As for misinformation, how many people still believe that guards in Guantanamo flushed Korans down the toilet, that U.S. Marines committed a massacre at Haditha, and that American soldiers ridicule women disfigured by bombs, run over puppies for sport and desecrate graves for a laugh? All of this was reported in such mainstream publications as Newsweek and The New Republic. None of it is true.
Meanwhile, the barbarous violence committed by al Qaeda and the Iranian-backed militias in Iraq is scarcely noted.
Where can one go to learn what is really happening in Iraq? Michael Yon is a former Green Beret. He has been reporting from Iraq’s battlefields, mostly for his own blog (www.michaelyon-online.com). No journalist has revealed more about al Qaeda in Iraq (AQI), including its “reputation for hiding bombs intended to kill parents in the corpses of dead children they'd gutted.”
He has photographed Iraqi and American soldiers as they “disinterred the remains of adults and children” from killing fields. “In one grave,” he noted, “soldiers recovered the heads of decapitated children, some with still partially recognizable remnants of flesh and hair.”
Why have the elite media not covered such atrocities — while spilling barrels of ink over the abuses at Abu Ghraib?

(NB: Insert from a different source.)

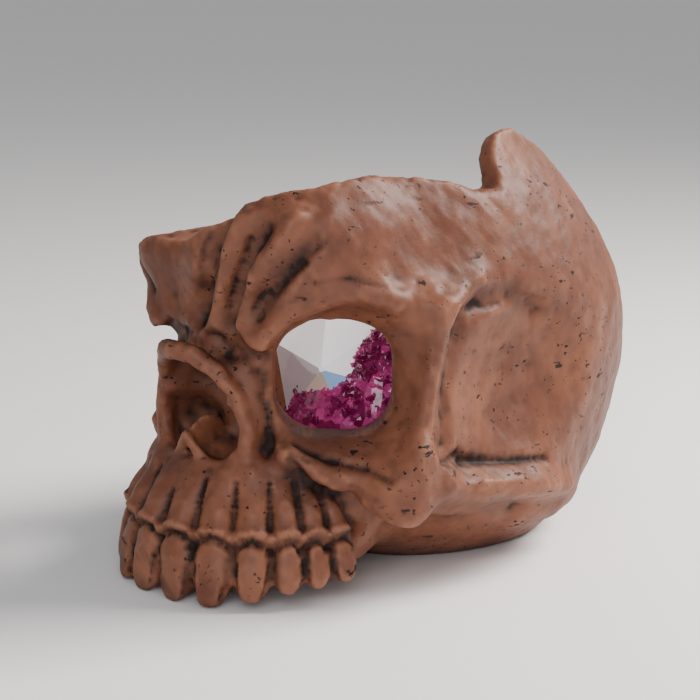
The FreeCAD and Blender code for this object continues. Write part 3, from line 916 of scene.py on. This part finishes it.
@dataclass(frozen=True)
class SkullCasting:
    """The one-piece resin casting: open cranium, face, tooth row and eye windows.

    Attributes:
        teeth: The tooth row.
        ring: The nose opening's raised edge.
        hollow: The nose hollow.
        window: The left eye window; the right one mirrors it.
        node: The CAD node that the casting stands for.
        middle: The cranium's middle.
        rim_above: Height above which a face that looks up belongs to the broken rim.
        rough_face: Face size of the blocked-out clay.
        fine_face: Face size of the finished clay.
        most_triangles: What the skin is thinned to.
    """

    teeth: ToothRow = ToothRow()
    ring: NoseRing = NoseRing()
    hollow: NoseHollow = NoseHollow()
    window: EyeWindow = EyeWindow()
    node: str = "skull_casting"
    middle: Triple = (0, 3, 0)
    rim_above: float = 78
    rough_face: float = 1.2
    fine_face: float = 0.8
    most_triangles: int = 188000

    def outside(self, skin: Surface) -> np.ndarray:
        """Tell the outer skin from the bowl's.

        Args:
            skin: The surface.

        Returns:
            1 on the outer skin and 0 in the bowl.
        """
        away = skin.points - self.middle
        away[:, 2] = 0
        reach = np.linalg.norm(away, axis=1)
        facing = (away * skin.normals).sum(1) / np.maximum(reach, 1)
        return smoothstep(facing, -0.35, 0.05)

    def rim(self, skin: Surface, upright: float, spread: int, gain: float) -> np.ndarray:
        """Find the broken rim.

        Args:
            skin: The surface.
            upright: How straight up a rim face looks at least, 0 to 1.
            spread: How far the field is blurred.
            gain: How much it is raised after that.

        Returns:
            1 on the rim, falling to 0 away from it.
        """
        found = (skin.normals[:, 2] > upright) & (skin.points[:, 2] > self.rim_above)
        return np.clip(gain * skin.blur(found.astype(float), spread), 0, 1)

    def keep_crisp(self, skin: Surface) -> np.ndarray:
        """Where edges stay sharp: the broken rim, the foot and the eye windows.

        Args:
            skin: The surface.

        Returns:
            1 where the clay may be worked and near 0 where it stays crisp.
        """
        height = skin.points[:, 2]
        rim = self.rim(skin, 0.8, 3, 2.2)
        peak = smoothstep(height, 94, 97) * smoothstep(skin.points[:, 1], -14, -8)
        foot = 1 - smoothstep(height, 1.0, 5.0)
        beside = np.abs(skin.points[:, 0]) - self.window.across
        along = skin.points[:, 1] - self.window.along
        heading = math.radians(self.window.heading)
        sideways = beside * math.cos(heading) + along * math.sin(heading)
        upright = height - self.window.height
        window = 1 - smoothstep(np.maximum(np.abs(sideways), np.abs(upright)), 17, 20)
        return 1 - np.clip(1.2 * rim + peak + foot + 0.8 * window, 0, 1)

    def blocked_out(self) -> Thing:
        """Melt the plain lumps of the casting together.

        Returns:
            The blended clay.
        """
        clay = copy_of(self.node, "skull_clay")
        remesh(clay, self.rough_face)
        skin = Surface(clay)
        outer = self.outside(skin)
        work = self.keep_crisp(skin) * outer
        skin.relax(70, 0.6 * work, 0.15 * work)
        even = 0.05 + 0.25 * work
        skin.relax(3, even, even)
        for place, radius in SOFT_SPOTS:
            self.soften(skin, place, radius, 40)
        skin.draw(LARGE_FORMS)
        self.carve_nose(skin)
        skin.relax(5, 0.35 * work, 0.3 * work)
        return clay

    def soften(self, skin: Surface, place: Triple, radius: float, rounds: int) -> None:
        """Smooth one spot on both sides until its lumps run together.

        Args:
            skin: The surface.
            place: The spot's middle on the left side.
            radius: How far it reaches.
            rounds: How many times to smooth.
        """
        mirrored = np.abs(skin.points[:, 0]), skin.points[:, 1], skin.points[:, 2]
        gap = sum((values - middle) ** 2 for values, middle in zip(mirrored, place))
        share = np.exp(-gap / radius ** 2) * self.outside(skin)
        skin.relax(rounds, 0.6 * share, 0.6 * share)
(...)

In part, perhaps, because the conventional storyline is that Iraq is Vietnam redux: Americans are the “occupiers” and anyone who fights them must be “the Resistance.” Reporters who dispute that narrative are apt to dine alone.
As to why lower military casualty rates and fewer insurgent attacks are not seen as newsworthy, CNN’s Barbara Starr told media critic Howard Kurtz that it was not yet clear that such developments represent “a trend.” But the lines on the graph have been heading south since at least June. Is there any doubt that if U.S. forces had been losing ground for five months it would be a huge story?